Expressing our feelings and showing vulnerability can help us build emotional resilience. By describing what we fear, we can teach ourselves to sit with that uncomfortable feeling. Learning to ask for help, express our emotions, or share our fears feels awkward at first, but the more we do it, the more the feelings of unease start to fade, and we become more confident that whatever we have to say, we are strong enough to say it.
The fear and shame we feel around vulnerability can soften when we regain a sense of control over what scares or embarrasses us. When we choose to be vulnerable, even when we feel afraid or ashamed, we take ownership rather than being blindsided by those emotions. After all, shame hits hardest when we don’t see it coming.
By taking the lead on our fears and vulnerabilities, we create space for courage and reduce shame’s grip. Looking back on the moments I felt most ashamed, I never once felt in control. And while we can’t control everything, we can take the power out of shame by naming it, facing it, and expressing what needs to be expressed. When we do that, fear and shame lose the authority they once had over us.
Vulnerability is the little sister of authenticity. By being 100% ourselves, no matter the risk/fear/shame we might feel, we give ourselves permission to remove any barriers that might be blocking our thoughts, growth, or life. Being vulnerable is accepting being seen, and that’s beautiful. Life is too short, don’t hold these parts back. Give yourself and others the chance to be seen and understood.
Finally, vulnerability will give us peace of mind. It might sound contradictory to many of us, because how can we feel at peace in situations that make us feel weak? Well, the answer is simple. By being fully ourselves, we create alignment, which enhances authenticity and, in turn, contributes to our inner peace.
By refusing to be vulnerable, we often miss out on important moments and connections.
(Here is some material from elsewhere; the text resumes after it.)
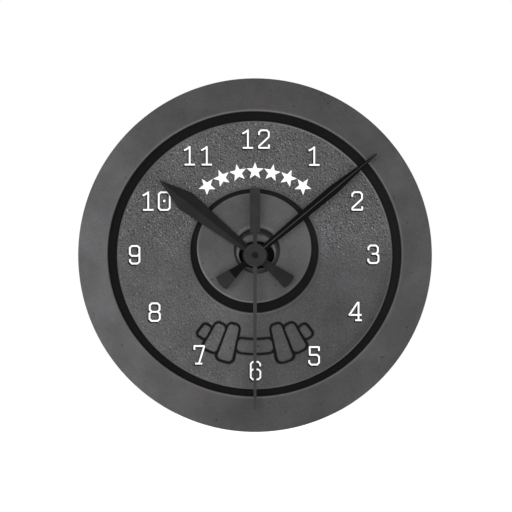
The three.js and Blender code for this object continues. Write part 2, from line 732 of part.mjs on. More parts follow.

We risk forming superficial relationships in which we never feel truly seen or understood. Nobody can connect to us if we don’t let them know what’s underneath, and that goes both ways. If we show them, we inspire them to do the same. This often happens when we get into new relationships after experiencing betrayal and hurt. We think that by masking what scares us and by keeping up a wall, the other person cannot get to us, but that’s not how it works. When it hurts, it just hurts, and no amount of protection will keep us from hurting more. But what it can do is make us think that, because we held up our shield, they could not get to us as much, which gives us a false sense of reassurance.
By not sharing what’s really on our minds or what scares us, we choose to carry our pain alone, and that can become heavy over time. Sitting in silence will only make our pain heavier. Even though sharing our fears can be scary, you will see that over time, you will feel lighter about putting yourself out there, and if things escalate or end badly, you can always tell yourself that you were 100% real, and that is worth a lot.
When we protect ourselves from vulnerability, we stay in our comfort zone and are not keen on taking risks. We become guarded and rigid, seeing everything and everyone as a potential threat, and that’s the trap. Too many walls, not protecting us but harming us, as they can create solitude.
Being vulnerable is like taking risks, and when we avoid taking risks, we tend to miss out on opportunities. Protecting ourselves from everything we cannot control limits us in our expression, connection, and development.
When we don’t show who we truly are, we end up feeling misunderstood because the people we are dealing with aren't confronted with the real us. Again, we’re missing out here, but we think better safe than sorry. Stop pretending otherwise; people will respond to a version of us that isn't entirely authentic.
What we miss out on when we hide our vulnerability
We miss out on true connection & intimacy. They can’t fully love you if they partially know you.
Support and comfort. People who want to be there for you but don’t know how to show up for you can’t give you the support you need.
If we’re not brave enough to be fully authentic, we will always feel like people like us for something we’re not. By being ourselves, we attract the people we need and who need us; any other superficial way will never give us fulfillment.
As much as I hate to say this, as it’s a phrase I have rolled my eyes at more than once, but growth and comfort cannot co-exist. Growth begins where comfort ends.
Being vulnerable brings us freedom.
Whatever we do, we do it from the heart without putting up any performance or walls. To me, that’s real freedom.